Stated task – Nothing may be dropped or altered: reproduce all the data.

Information provided –
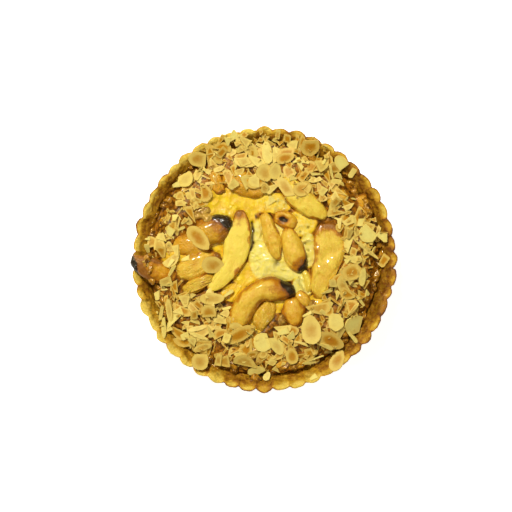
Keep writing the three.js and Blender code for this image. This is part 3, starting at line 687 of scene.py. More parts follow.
def crust_profile():
    """The crust's section, rounded at its corners: r, z, flutes, crest, browning, glaze and edge."""
    rim = RIM_RADIUS - RIM_THICKNESS
    corners = np.array([
        (0, 0, 0, 0, 0.5, 0, 0),
        (FOOT_RADIUS - 3, 0, 0.8, 0, 0.5, 0, 0),
        (FOOT_RADIUS, 0.4, 1, 0, 0.55, 0, 0),
        (RIM_RADIUS - 1.2, CRUST_HEIGHT - 5, 1, 0.3, 0.3, 0, 0.5),
        (RIM_RADIUS + 0.3, CRUST_HEIGHT - 1.6, 1, 0.6, 0.3, 0, 1.1),
        (RIM_RADIUS - 0.3, CRUST_HEIGHT + 0.1, 0.95, 0.9, 0.2, 0, 0.9),
        (RIM_RADIUS - 1.8, CRUST_HEIGHT + 0.3, 0.85, 1, 0.12, 0.1, 0),
        (rim + 1.4, CRUST_HEIGHT - 0.8, 0.6, 0.9, 0.3, 0.3, 0),
        (rim - 0.6, CRUST_HEIGHT - 3, 0.35, 0.6, 0.62, 0.8, 0),
        (SHOULDER_RADIUS, SHOULDER_HEIGHT, 0.1, 0, 0.72, 1, 0),
        (FLOOR_RADIUS, FLOOR_THICKNESS, 0, 0, 0.5, 1, 0),
        (0, FLOOR_THICKNESS, 0, 0, 0.5, 1, 0),
    ], float)
    middle = corners[1:-1]
    for _ in range(3):  # each pass cuts every corner at a quarter of its sides
        full = np.vstack([corners[:1], middle, corners[-1:]])
        near = 0.75 * full[:-1] + 0.25 * full[1:]
        far = 0.25 * full[:-1] + 0.75 * full[1:]
        middle = np.stack([near, far], 1).reshape(-1, full.shape[1])[1:-1]
    full = np.vstack([corners[:1], middle, corners[-1:]])
    walked = np.concatenate([[0], np.cumsum(np.hypot(*np.diff(full[:, :2], axis=0).T))])
    fine = np.arange(walked[np.argmax(full[:, 0] > FOOT_RADIUS - 4)], walked[-1] - FLOOR_RADIUS, 0.8)
    coarse = np.array([0, 18, 36, 54, 70, 82])
    steps = np.unique(np.concatenate([coarse, fine, walked[-1] - coarse]))
    return np.stack([np.interp(steps, walked, column) for column in full.T], 1)


def crust_mesh(sizes):
    names = ("flute", "crest", "bake", "glaze", "edge")
    mesh = turned_mesh("crust_piece", (crust_profile(), names), FLUTES * sizes.steps_per_flute)
    co = vertex_places(mesh)
    flute, crest, bake, glaze, edge = (read_layer(mesh, name) for name in names)
    angle = np.arctan2(co[:, 1], co[:, 0])
    r = np.hypot(co[:, 0], co[:, 1])
    round_about = np.stack([60 * np.cos(angle), 60 * np.sin(angle), 0 * angle], 1)
    number = np.round(angle * FLUTES / (2 * np.pi)) % FLUTES
    wander = 0.6 * grain(round_about, 9, 61) * (number % (FLUTES / 4) != 0)
    lobe = np.abs(np.cos(angle * FLUTES / 2 + wander)) ** 0.7
    depth = FLUTE_DEPTH * (1 - np.where(number % (FLUTES / 4) == 0, 0, 0.5 * chance(number, 1)))
    rough = grain(co, 5, 3, 3)
    r_new = r - flute * (FLUTE_DEPTH - depth * lobe) + crest * 0.9 * np.minimum(rough, 0.25)
    rise = crest * lobe * (1.4 * chance(number, 2) - 1) + crest * 1.1 * grain(co, 4.5, 5, 2)
    rise = np.where(co[:, 2] > 5, rise, 0)
    share = np.where(r > 1e-6, r_new / np.maximum(r, 1e-6), 0)
    co = np.stack([co[:, 0] * share, co[:, 1] * share, co[:, 2] + rise], 1)
    move_vertices(mesh, co)
    above_foot = smoothstep(0.5, 3, co[:, 2])
    lumps = 1.3 * grain(co, 6.5, 9, 2) + 0.9 * ridges(co, 5, 15) - 0.4
    relief = (0.4 * grain(co, 2.6, 7, 3) + glaze * lumps) * above_foot - 0.35 * (crest > 0)
    co = swell(mesh, co, relief)
    co[:, :2] *= np.minimum(1, RIM_RADIUS / np.maximum(np.hypot(co[:, 0], co[:, 1]), 1))[:, None]
    co[:, 2] = np.clip(co[:, 2], 0, None)
    move_vertices(mesh, co)
    degrees = np.degrees(angle) % 360
    upright = smoothstep(8, 24, co[:, 2])
    browner = round_the_tart(CRUST_TONES, degrees) + 0.5 * (chance(number, 4) - 0.5)
    # Besides the browning by angle, the notches between flutes get painted shade and the crests painted
    # light.
    bake = bake + upright * (browner + 0.65 * (0.68 - lobe) * flute)
    bake += edge * round_the_tart(CRUST_TONES, degrees, 2)
    paint_vertices(mesh, bake=np.clip(bake, 0, 1.2), glaze=glaze)
    return mesh


# ---- custard

def pile_share(angle):
    share = 0
    for middle, half_width in PILES:
        turn = np.abs(turn_between(np.degrees(angle), middle))
        share = share + 1 - smoothstep(0.5 * half_width, 1.2 * half_width, turn)
    return share


def custard_height(x, y):
    radius = np.hypot(x, y)
    pile = PILE_HEIGHT * bell(radius - PILE_RADIUS, 14)
    bare = 1 - 0.6 * pile_share(np.arctan2(y, x))
    drop = EDGE_DROP * bare * smoothstep(77, 86, radius)
    waves = 0.7 * np.sin(x / 9 + 1.3) * np.cos(y / 8) + 0.4 * np.sin(x / 5 - y / 6.5)
    return CUSTARD_LEVEL + pile - drop + waves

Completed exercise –
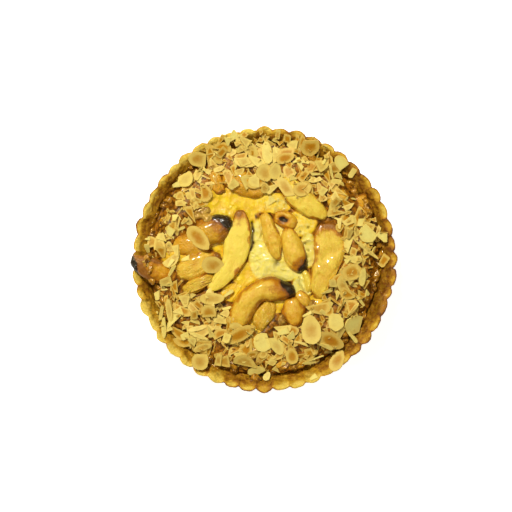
Keep writing the three.js and Blender code for this image. This is part 3, starting at line 687 of scene.py. More parts follow.
def crust_profile():
    """The crust's section, rounded at its corners: r, z, flutes, crest, browning, glaze and edge."""
    rim = RIM_RADIUS - RIM_THICKNESS
    corners = np.array([
        (0, 0, 0, 0, 0.5, 0, 0),
        (FOOT_RADIUS - 3, 0, 0.8, 0, 0.5, 0, 0),
        (FOOT_RADIUS, 0.4, 1, 0, 0.55, 0, 0),
        (RIM_RADIUS - 1.2, CRUST_HEIGHT - 5, 1, 0.3, 0.3, 0, 0.5),
        (RIM_RADIUS + 0.3, CRUST_HEIGHT - 1.6, 1, 0.6, 0.3, 0, 1.1),
        (RIM_RADIUS - 0.3, CRUST_HEIGHT + 0.1, 0.95, 0.9, 0.2, 0, 0.9),
        (RIM_RADIUS - 1.8, CRUST_HEIGHT + 0.3, 0.85, 1, 0.12, 0.1, 0),
        (rim + 1.4, CRUST_HEIGHT - 0.8, 0.6, 0.9, 0.3, 0.3, 0),
        (rim - 0.6, CRUST_HEIGHT - 3, 0.35, 0.6, 0.62, 0.8, 0),
        (SHOULDER_RADIUS, SHOULDER_HEIGHT, 0.1, 0, 0.72, 1, 0),
        (FLOOR_RADIUS, FLOOR_THICKNESS, 0, 0, 0.5, 1, 0),
        (0, FLOOR_THICKNESS, 0, 0, 0.5, 1, 0),
    ], float)
    middle = corners[1:-1]
    for _ in range(3):  # each pass cuts every corner at a quarter of its sides
        full = np.vstack([corners[:1], middle, corners[-1:]])
        near = 0.75 * full[:-1] + 0.25 * full[1:]
        far = 0.25 * full[:-1] + 0.75 * full[1:]
        middle = np.stack([near, far], 1).reshape(-1, full.shape[1])[1:-1]
    full = np.vstack([corners[:1], middle, corners[-1:]])
    walked = np.concatenate([[0], np.cumsum(np.hypot(*np.diff(full[:, :2], axis=0).T))])
    fine = np.arange(walked[np.argmax(full[:, 0] > FOOT_RADIUS - 4)], walked[-1] - FLOOR_RADIUS, 0.8)
    coarse = np.array([0, 18, 36, 54, 70, 82])
    steps = np.unique(np.concatenate([coarse, fine, walked[-1] - coarse]))
    return np.stack([np.interp(steps, walked, column) for column in full.T], 1)


def crust_mesh(sizes):
    names = ("flute", "crest", "bake", "glaze", "edge")
    mesh = turned_mesh("crust_piece", (crust_profile(), names), FLUTES * sizes.steps_per_flute)
    co = vertex_places(mesh)
    flute, crest, bake, glaze, edge = (read_layer(mesh, name) for name in names)
    angle = np.arctan2(co[:, 1], co[:, 0])
    r = np.hypot(co[:, 0], co[:, 1])
    round_about = np.stack([60 * np.cos(angle), 60 * np.sin(angle), 0 * angle], 1)
    number = np.round(angle * FLUTES / (2 * np.pi)) % FLUTES
    wander = 0.6 * grain(round_about, 9, 61) * (number % (FLUTES / 4) != 0)
    lobe = np.abs(np.cos(angle * FLUTES / 2 + wander)) ** 0.7
    depth = FLUTE_DEPTH * (1 - np.where(number % (FLUTES / 4) == 0, 0, 0.5 * chance(number, 1)))
    rough = grain(co, 5, 3, 3)
    r_new = r - flute * (FLUTE_DEPTH - depth * lobe) + crest * 0.9 * np.minimum(rough, 0.25)
    rise = crest * lobe * (1.4 * chance(number, 2) - 1) + crest * 1.1 * grain(co, 4.5, 5, 2)
    rise = np.where(co[:, 2] > 5, rise, 0)
    share = np.where(r > 1e-6, r_new / np.maximum(r, 1e-6), 0)
    co = np.stack([co[:, 0] * share, co[:, 1] * share, co[:, 2] + rise], 1)
    move_vertices(mesh, co)
    above_foot = smoothstep(0.5, 3, co[:, 2])
    lumps = 1.3 * grain(co, 6.5, 9, 2) + 0.9 * ridges(co, 5, 15) - 0.4
    relief = (0.4 * grain(co, 2.6, 7, 3) + glaze * lumps) * above_foot - 0.35 * (crest > 0)
    co = swell(mesh, co, relief)
    co[:, :2] *= np.minimum(1, RIM_RADIUS / np.maximum(np.hypot(co[:, 0], co[:, 1]), 1))[:, None]
    co[:, 2] = np.clip(co[:, 2], 0, None)
    move_vertices(mesh, co)
    degrees = np.degrees(angle) % 360
    upright = smoothstep(8, 24, co[:, 2])
    browner = round_the_tart(CRUST_TONES, degrees) + 0.5 * (chance(number, 4) - 0.5)
    # Besides the browning by angle, the notches between flutes get painted shade and the crests painted
    # light.
    bake = bake + upright * (browner + 0.65 * (0.68 - lobe) * flute)
    bake += edge * round_the_tart(CRUST_TONES, degrees, 2)
    paint_vertices(mesh, bake=np.clip(bake, 0, 1.2), glaze=glaze)
    return mesh


# ---- custard

def pile_share(angle):
    share = 0
    for middle, half_width in PILES:
        turn = np.abs(turn_between(np.degrees(angle), middle))
        share = share + 1 - smoothstep(0.5 * half_width, 1.2 * half_width, turn)
    return share


def custard_height(x, y):
    radius = np.hypot(x, y)
    pile = PILE_HEIGHT * bell(radius - PILE_RADIUS, 14)
    bare = 1 - 0.6 * pile_share(np.arctan2(y, x))
    drop = EDGE_DROP * bare * smoothstep(77, 86, radius)
    waves = 0.7 * np.sin(x / 9 + 1.3) * np.cos(y / 8) + 0.4 * np.sin(x / 5 - y / 6.5)
    return CUSTARD_LEVEL + pile - drop + waves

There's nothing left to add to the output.